Before Nnamdi Kanu Appears In Court

Tinubu Guinea

On the 18th January this year the incarcerated leader of the proscribed Indigenous People of Biafra (IPOB), Mazi Nnamdi Kanu, is slated to appear in the Federal high Court, Abuja, before Justice Binta Nyako. It is his third or fourth appearance since he was spectacularly abducted in Nairobi, Kenya, and bundled back to Nigeria in July last year. His audacious mafia-like kidnapping and extra-judicial rendition back to Nigeria following days of sustained torture and abuse had generated a whole lot of controversy worldwide. Mazi Kanu is facing multiple charges bordering on treason, illegal possession of firearms and other sundry crimes against the state.

As January the 18th draws closer hopes of political resolution of the Biafran protracted violent secessionist struggle appear dashed. President Muhammadu Buhari had declared during the recent interview on Channels Television that he would not release Kanu hammering on the need for him to have his days in court where he would better defend himself and the cause he is championing. Kanu Appears In Court

The Channels TV interview, for whatever it was worth, was a poor presidential media outing. Buhari was hardly eloquent, rambbling and ranting, sometimes veering off points and ‘schooling’ us about the past instead of the present and the future. If anything the interview demonstrated how dementia has reduced a once vibrant charismatic Army General into a shadow of his former self; how memory loss as an ailment associated with old age has rendered our President out of touch with reality Nigerian.

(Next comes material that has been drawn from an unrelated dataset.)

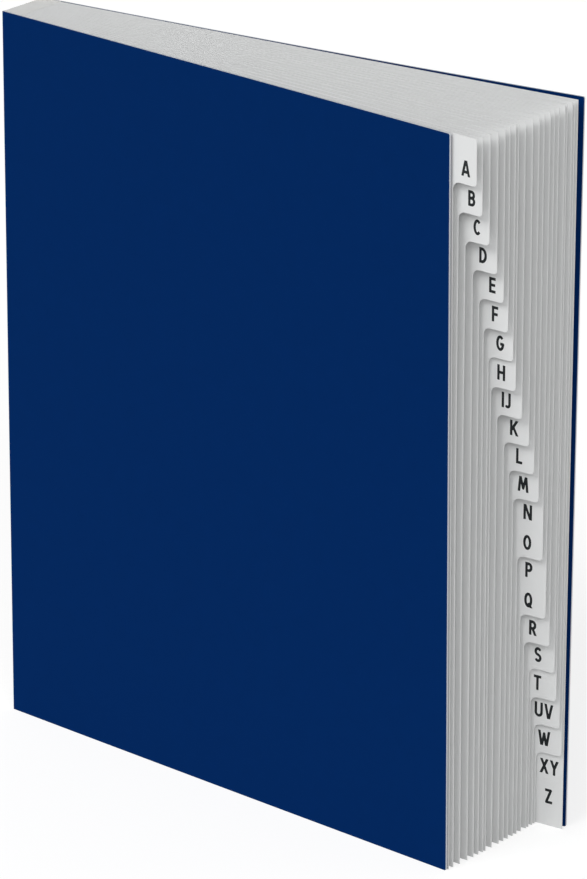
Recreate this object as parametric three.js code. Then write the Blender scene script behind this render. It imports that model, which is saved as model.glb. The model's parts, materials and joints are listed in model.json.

In a great nation that boasts of a living Nobel laureate, Prof. Wole Soyinka, and the Chinua Achebes, Ola Rotimis, Chimamanda Ngozi Adichies and other promising intellectual world beaters it was disgusting seeing Buhari on TV in his incoherent best element searching for words and muttering inaudible drivels.

Watching the Channels interview online amounted to psychological torture for a sound mind. The President defanged himself big time! He gave further ammunition to the critics who had argued all along that Buhari was an executive ‘enemy’ of knowledge and intellectualism. A man in supreme power in this digital age driven by IT and data revolution leading a great country in Africa should be supremely conversant with global trends and current affairs.

But all things considered, positive and negative, we sympathise with him for his intellectual shortcomings. And as he rightly confessed retirement is due and he is hoping to retire to his cows in Daura next year. Resigning and retreating homewards now to take good care of his cattle should have been more imperative, in our reckoning, than waiting for 2023.

Ordinarily, allowing the judiciary to fix Kanu and the mayhem his armed and dangerous loyalists are unleashing on the South-east is not a bad idea given the constitutional separation of powers and the need for justice to prevail in the matter. Buhari had, few months ago, while hosting some Igbo Greats led by the nonagenarian former Minister, Mbazulike Amaechi, promised to ‘consider’ granting the IPOB/ESN champion freedom upon supplication to that effect by his high-profile guests from the oriental part of the country.

Buhari may be right to say that justice should be allowed to pursue its natural course but the question remains unanswered to wit: is Justice Nyako in particular and the judicial system in general independent enough to dispense justice? What manner of justice is Kanu facing?

Under Buharism justice and Justices had suffered so much executive emasculation and meddlesomeness that whoever says that our justice system is not emasculated should well tell that to the marines. We had witnessed how the lawless Department of State Services had raided homes of Justices early in the Buhari presidency.

We had seen how some accused persons were manhandled or arrested or re-arrested even inside court rooms! Comrade Omoyele Sowore is a living witness to police brutality inside a courtroom!

Mazi Kanu may be convicted or bailed at the fullest of time. Yet, our concern is found in the way and manner the judicial mechanism is applied rightly or wrongly in his trial. If the trial thus far was deemed free and fair enough then lawyers, journalists and observers should not have been locked out of the courtroom thereby preventing them from assessing the judicial process. Or should we conclude that it is a secret trial?

Justice Nyako stands accused here for apparently doing the bidding of the executive by refusing to order the security forces to stop harassing and intimidating critical stakeholders in the trial process. Unless her hands are ‘tied’ (something we suspect) any independent Judge should intervene and arrest the impunity with which the secret police and their sister agencies trample upon the right of Nigerians to witness and attend trials in open courts.

Before Mazi Kanu is brought to court yet again we must advocate for a transparent trial so that in the end no one would accuse the trial Judge or the Buhari regime of not doing justice. Justice in the Kanu matter must be done and seen generally to have been done.

Otherwise, if he is jailed extra-judicially or through executive manipulation of the judiciary chances are that the Biafran protracted agitation for an independent nationhood would continue in earnest. And this time more violently.

We guess it is not in the interest of anyone for things to degenerate further.